Friday, October 25, 2013

LCMS Papua New Guinea Missionaries

The Rev. Jeffrey Horn, and his wife, Lora, are new LCMS missionaries in Papua New Guinea. Here's a recent post from Horn about his time there so far.

Hello world. It's been weeks since I have been on to post. Learning so many new things about life in PNG that its hard to know what to say sometimes.

But in the interest if keeping up communication, here are 10 things I can tell you about life in Papua New Guinea:

1. It is so beautiful here! The interplay of mountains, jungle, gardens, sunlight, clouds, rain, flowers, fruit, animals and people is amazing. No two days look exactly alike. Can't wait to see tomorrow!

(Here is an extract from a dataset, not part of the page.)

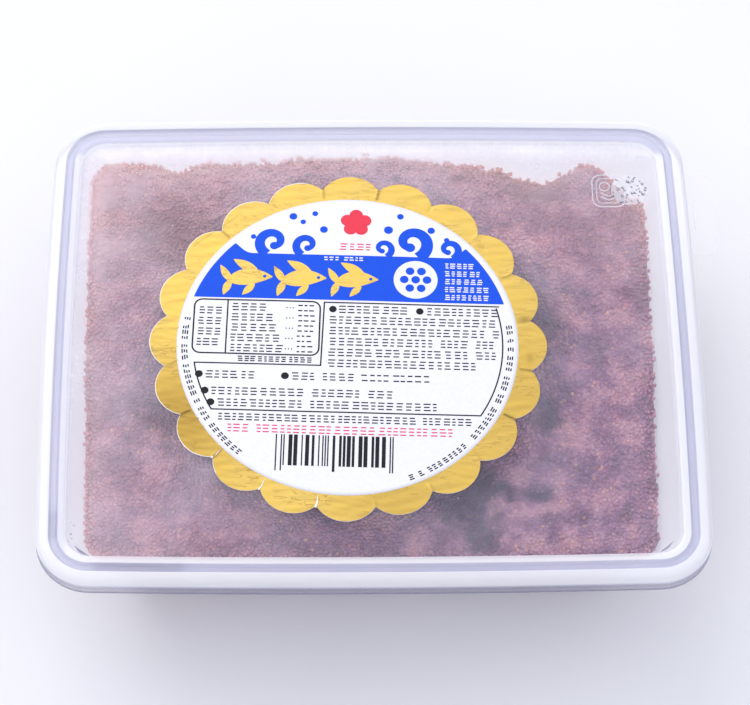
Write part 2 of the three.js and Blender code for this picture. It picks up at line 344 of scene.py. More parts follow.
lidPlastic = clearPolypropylene()
grooveFloor = pack["height"] - lid["grooveDepth"]
lidOutside = [
    (lid["panelInset"] + 2, panelTop), (lid["panelInset"], panelTop, 0.4),
    (lid["ridgeInner"], pack["height"], 0.4), (lid["grooveInner"], pack["height"], 0.3),
    (lid["grooveInner"] - lid["grooveSlope"], grooveFloor, 0.2),
    (lid["grooveOuter"] + lid["grooveSlope"], grooveFloor, 0.2),
    (lid["grooveOuter"], pack["height"], 0.3), (lid["lean"], pack["height"], lid["shoulder"]),
    *[(lid["lean"] * rise / lid["skirt"], skirtBottom + rise) for rise in (2.7, 2.5, 0.5, 0.4)],
    (0, skirtBottom),
]
lidInside = offsetProfile(lidOutside, lid["wall"])
lidInside[-1] = (lidInside[-1][0], skirtBottom, 0)
underPath = roundedProfile(lidInside)
lidProfile = np.concatenate([underPath, roundedProfile(lidOutside)[::-1]])
lidRings = packRings(lidProfile, lid["cornerSteps"], lid["sideSteps"])
shrink = np.linspace(0, 1, lid["panelRings"] + 2)[1:-1]
lidRings = np.concatenate([shrunk(lidRings[0], shrink), lidRings, shrunk(lidRings[-1], shrink[::-1])])
lidPoints, lidFaces = closedRings(lidRings)
lidPoints[:, 2] += panelWarp(lidPoints[:, 0], lidPoints[:, 1])
insets = np.pad(lidProfile[:, 0], lid["panelRings"], constant_values=99)
heights = np.pad(lidProfile[:, 1], lid["panelRings"])
inGroove = smoothStep((insets - 3.0) / 0.5) * smoothStep((6.0 - insets) / 0.5)
onRim = smoothStep((7.8 - insets) / 0.6)
onSkirt = smoothStep((pack["height"] - 1.9 - heights) / 0.9) * (insets < 2)
onBend = np.exp(-((heights - skirtBottom - 2.6) / 0.15) ** 2) * (insets < 2)
onFoot = smoothStep((skirtBottom + 0.48 - heights) / 0.1) * (insets < 2)
outside = np.arange(len(insets)) >= lid["panelRings"] + len(underPath)   # the under side stays clear
lidMilk = outside * (lid["milkRim"] * onRim + lid["milkSkirt"] * onSkirt + lid["milkBend"] * onBend
                     + lid["milkFoot"] * onFoot)
# Painted shade: the groove is tinted lilac, and the skirt with its bend and foot grey mauve, where shade
# shows through the clear plastic
lidTint = np.maximum(0.5 * onRim + 0.47 * onSkirt + 0.1 * onFoot + 0.1 * onBend, 0.8 * inGroove)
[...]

2. U2 is the perfect soundtrack for driving around PNG. Sometimes I feel like we are in a Rattle and Hum video.

3. Sunlight here is thick. You could cut off a slice of it, chew it, and spit out flowers.

4. It is very cold here at night. It has regularly dropped into the high 40s at night. In addition to three blankets on the bed, we put hot water bottles at our feet. My pajamas have more layers than a crescent roll. But when the sun comes back in the morning all is forgotten.

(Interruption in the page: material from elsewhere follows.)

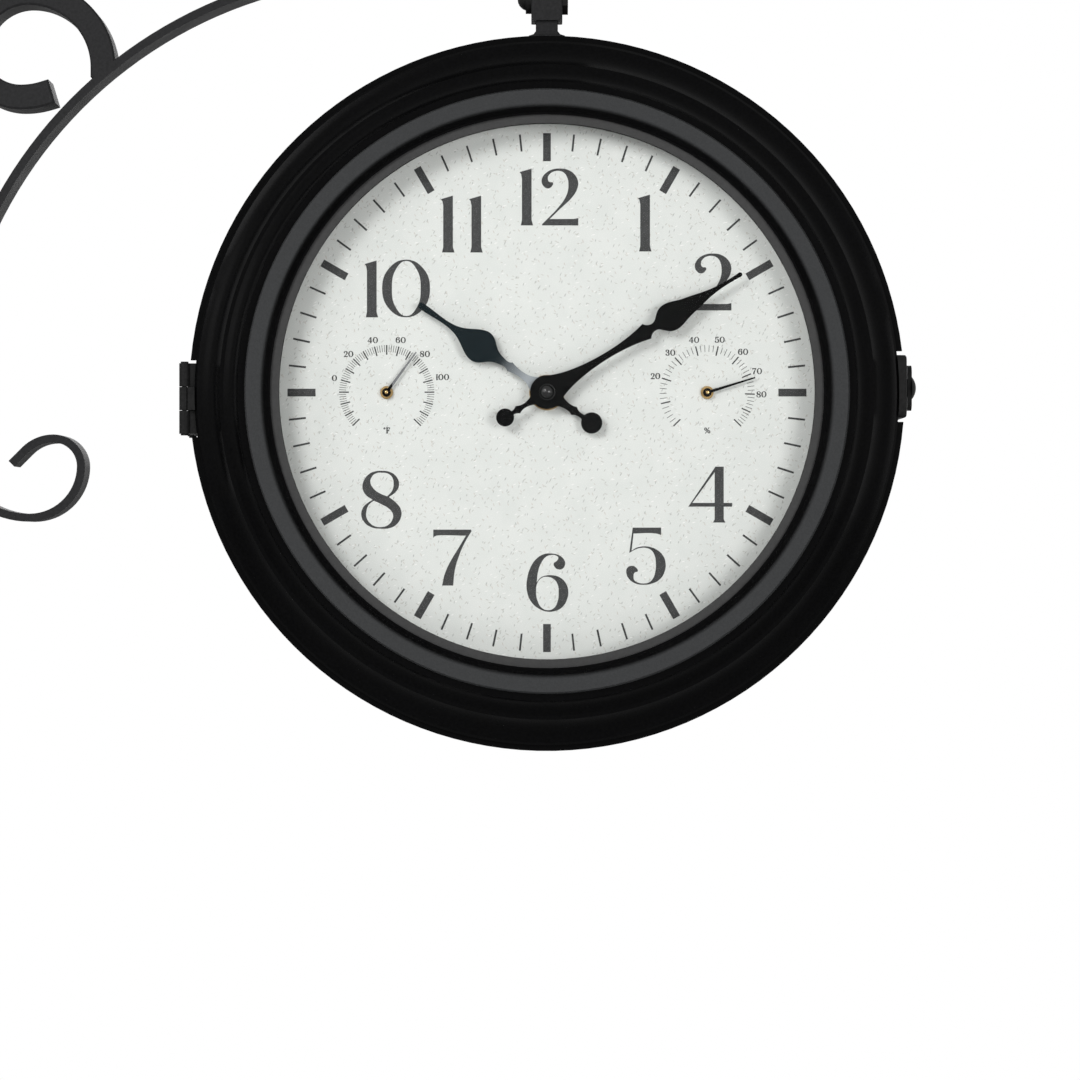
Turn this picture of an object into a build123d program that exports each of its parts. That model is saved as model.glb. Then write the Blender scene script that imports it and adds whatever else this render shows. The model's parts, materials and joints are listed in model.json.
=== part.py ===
from build123d import *
import math
import os

# Outdoor station clock with two faces, hung from a scroll wall bracket.
# Millimetres. +X points away from the wall, +Z up, and the front face looks along -Y.
# The origin is the centre of the two wall screw holes, on the back of the wall plate.

# Case ring
RING_OUTER_R = 173.4
RING_HALF_WIDTH = 19.7
RING_WALL = 2.4
FLANGE_HEIGHT = 3.4
FLANGE_WIDTH = 3.0
SEAM_GAP = 0.3
HINGE_NOTCH = 38.0
LATCH_NOTCH = 35.0

# Bezel, as widths and rises from its rim towards the glass
RIM_OVERHANG = 0.4
RIM_LAND = 3.4
RIM_BEVEL = 1.2
COVE_1_WIDTH = 12.0
STEP_1_WIDTH = 1.9
COVE_2_WIDTH = 7.9
COVE_1_SHARE = 0.528
STEP_2_WIDTH = 3.2
STEP_RISE = 1.6
NOSE_WIDTH = 1.2
NOSE_RISE = 4.0
FRONT_RING_WIDTH = 7.4
INNER_WALL_RUN = 4.1
LIP_WIDTH = 0.9
LIP_DROP = 3.4
LIP_THICK = 1.4
BEZEL_WALL = 2.2
BOSS_R = 3.6
BOSS_COUNT = 6

# Glass stack behind the bezel lip
LENS_SEAT = 1.7
LENS_THICK = 3.0
GASKET_SHOW = 4.1
GASKET_SIDE = 1.0
GASKET_LIP = 1.0
SPACER_WALL = 2.0
DIAL_PLAY = 0.2
DIAL_THICK = 1.0
DIAL_FACE_DEPTH = 28.0
LENS_AIR = 1.2
CLAMP_RING_THICK = 1.5
CLAMP_RING_LAP = 7.4
SCREW_HEAD_R = 3.0
SCREW_HEAD_H = 1.8
SCREW_R = 1.5
SCREW_REACH = 7.0

# Movement
MOVEMENT_SIZE = 56.0
MOVEMENT_DEPTH = 16.0
MOVEMENT_CORNER_R = 4.0
COLLAR_R = 4.0
COLLAR_RISE = 2.4
NUT_FLANGE_R = 8.7
NUT_FLANGE_THICK = 0.7
NUT_ACROSS_FLATS = 12.0
NUT_THICK = 2.2
BATTERY_R = 7.1
BATTERY_LENGTH = 50.0
BUTTON_R = 2.6
BUTTON_H = 1.5
BATTERY_DROP = 17.0
BATTERY_CLEAR = 0.2
KNOB_R = 6.0
KNOB_THICK = 2.2
KNOB_RISE = 13.0
KNOB_STEM_R = 1.5
KNOB_STEM_LENGTH = 4.0
KNOB_FLUTES = 12
KNOB_FLUTE_R = 0.6
PIPE_SINK = 4.0
SHAFT_SINK = 6.0
RUN_CLEAR = 0.05
FIT_CLEAR = 0.1
PRESS_CLEAR = 0.02
PIECE_GAP = 0.3

# Hands
MINUTE_SHAFT_R = 1.8
HOUR_PIPE_R = 2.9
HAND_THICK = 0.8
HOUR_HAND_RISE = 4.0
HAND_AIR = 1.4
HOUR_HUB_R = 7.4
MINUTE_HUB_R = 8.3
CAP_NUT_R = 3.7
CAP_NUT_HEIGHT = 3.4
HOUR_ANGLE = 304.5
MINUTE_ANGLE = 58.7

# Thermometer and hygrometer
INSTRUMENT_OFFSET = 78.8
COIL_CASE_R = 20.0
COIL_CASE_DEPTH = 8.0
COIL_CASE_WALL = 2.0
BUSH_R = 3.1
BUSH_HEIGHT = 1.4
ARBOR_R = 0.7
ARBOR_TIP = 0.3
NEEDLE_LENGTH = 24.6
NEEDLE_THICK = 0.4
NEEDLE_HUB_R = 2.1
NEEDLE_HUB_H = 1.2
NEEDLE_ROOT_W = 1.5
NEEDLE_TIP_W = 0.7
THERMOMETER_ANGLE = 36.4
HYGROMETER_ANGLE = 72.7

# Hinges, on the wall side of the ring
HINGE_STANDOFF = 5.6
HINGE_DROP = 2.6
KNUCKLE_R = 2.65
KNUCKLE_LENGTH = 11.4
PIN_R = 1.2
PIN_HEAD_R = 1.9
PIN_HEAD_H = 0.8
LEAF_THICK = 3.8
FIXED_LEAF_WIDTH = 12.0

# Latch, on the outer side of the ring
LATCH_RISE = 3.4
STRAP_HEIGHT = 31.0
STRAP_THICK = 3.8
STRAP_CORNER_R = 3.0
STRAP_EDGE_R = 1.2
LATCH_POST_R = 3.0
POST_ROOM = 0.6
POST_GRIP = 0.8
SKIRT_R = 6.7
SKIRT_NECK_R = 4.6
SKIRT_H = 2.0
WING_LENGTH = 22.6
WING_WIDTH = 8.0
WING_THICK = 2.0
WING_CAP_R = 6.0
WING_CAP_H = 2.4
LATCH_CLEAR = 0.5

# Hanger, from the head up
FOOT_SIZE = 18.0
FOOT_CORNER_R = 2.0
FOOT_HEIGHT = 7.8
FOOT_FLARE = 2.6
NECK_SIZE = 11.0
NECK_CORNER_R = 0.8
NECK_SHOW = 5.1
NECK_TOP_GAP = 0.6
SLEEVE_SIZE = 15.5
SLEEVE_WALL = 2.0
SLEEVE_LENGTH = 19.7
SLEEVE_CORNER_R = 1.4
BOLT_R = 3.0
BOLT_DROP = 8.4
BOLT_HEAD_R = 5.3
BOLT_HEAD_H = 4.0
WASHER_R = 7.0
WASHER_THICK = 2.8
HANGER_NUT_FLATS = 13.0
HANGER_NUT_THICK = 2.8

# Bracket
HEAD_WALL_GAP = 124.8
PLATE_THICK = 6.0
PLATE_WIDTH = 30.0
PLATE_CORNER_R = 6.0
PLATE_HOLE_SPACING = 310.0
PLATE_END = 14.0
PLATE_HOLE_R = 3.2
HOLE_ABOVE_ARM = 14.0
BAR_THICK = 4.0
ARC_R = 222.2
ARC_OVERSHOOT = 7.3
CURL_LEAD = 8.2
CURL_BOTTOM_R = 42.3
CURL_SIDE_R = 25.7
CURL_TOP_R = 13.7
CURL_INNER_R = 20.0
CURL_INNER_TURN = 45.0
CURL_TIP = 9.5
SCROLL_THICK = 12.4
SCROLL_EDGE = 1.0
SCROLL_LEAD = 6.0
SCROLL_SHARE = 0.1666
TOP_BEND_SHARE = 0.756
LOWER_BEND_SHARE = 0.648
TOE_BEND_SHARE = 1.08
SCROLL_TOE_TURN = 17.0
SCROLL_TOE = 4.0
ARM_SIZE = 20.0
ARM_WALL = 2.0
ARM_CORNER_R = 2.0
ARM_OVERHANG = 24.0
CAP_THICK = 2.0
CAP_PLUG = 8.0
QUARTER = 90.0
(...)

5. Almost anything can grow here. Remember that scene in the Narnian Chronicles (The Magician's Nephew) where toffee candies are dropped on the ground and toffee trees grow up? Yeah, it's like that.

6. The big exception to point five is grapes. They struggle to grow here. As a result, wine for communion is very expensive. 50 kina, or about $25 per bottle. This is very hard for poor congregations to afford. A pastor I met has to spend two days in travel and most of two Sunday offerings to get one bottle of wine for the Lord's Supper. Some of the really remote areas have it much harder. I have heard reports of it being years between times when the elements are available for Communion. Something can and should be done about this. I will tell you more about some possible helps later.

7. Driving in PNG is an adventure. You might think the steering wheel on the right side, and directions reversed on the roads is a challenge. That was actually easy. What is challenging is that the main highway is two lanes. Very little of it has lanes painted on it. The gutters at the side do the road are a foot wide and a foot deep. My tires have nitemares of falling into one. Often cliffs rise upon one side of the road and gorges drop on the other. You are almost always climbing, descending, or curving, which makes passing an adventure. You are likely to find people, pigs, dogs, children, goats, or a semitruck around any turn. Landslides are a serious possibility on any particular day. Potholes are so frequent that the surface of the moon has sued the Highlands Highway for copyright infringement. We drive past one pothole daily that could give the Grand Canyon an inferiority complex. When the fog settles in at night it can seem like you are driving upstream in a river. That's no joke. While we have not encountered them yet, bandits and road blocks are also a sincere possibility. Bridges can be an adventure. When you drive along the road most people will wave and smile at you, and we wave back and shout hello. If I do that to pedestrians back in LA they will lock me up for observation. But with all that, driving in PNG makes you feel alive! Every trip is an adventure, and often has stunning sights as a bonus.

8. Tea rocks! It is seriously comforting. We all drink it.

9. Whenever you go to a meal and are served a warm coke, you can be sure that you are in an interesting place and you will remember the meal when you are old. Speaking of sodas... They are so much better here. They taste like the sodas of my childhood. They are made with sugar and not many chemicals. Yummy!

9. We are eating well and losing weight like crazy. Two months - two belt notches.

10. There is so much work to do here. There is so much work to do here. There is so much work to do here. Good work. Preaching Christ crucified. Teaching good doctrine. Preparing solid new Lutheran pastors. Edifying pastors and evangelists in the field. Confronting false doctrine. Protecting the little sheep. Building relationships. There is so much work to do. I thank God for the privilege of living and serving here. There are so many amazing people here!

I could go on, but it's time for bed. Thank you for praying for us. We need it very much. God give you joy in Christ!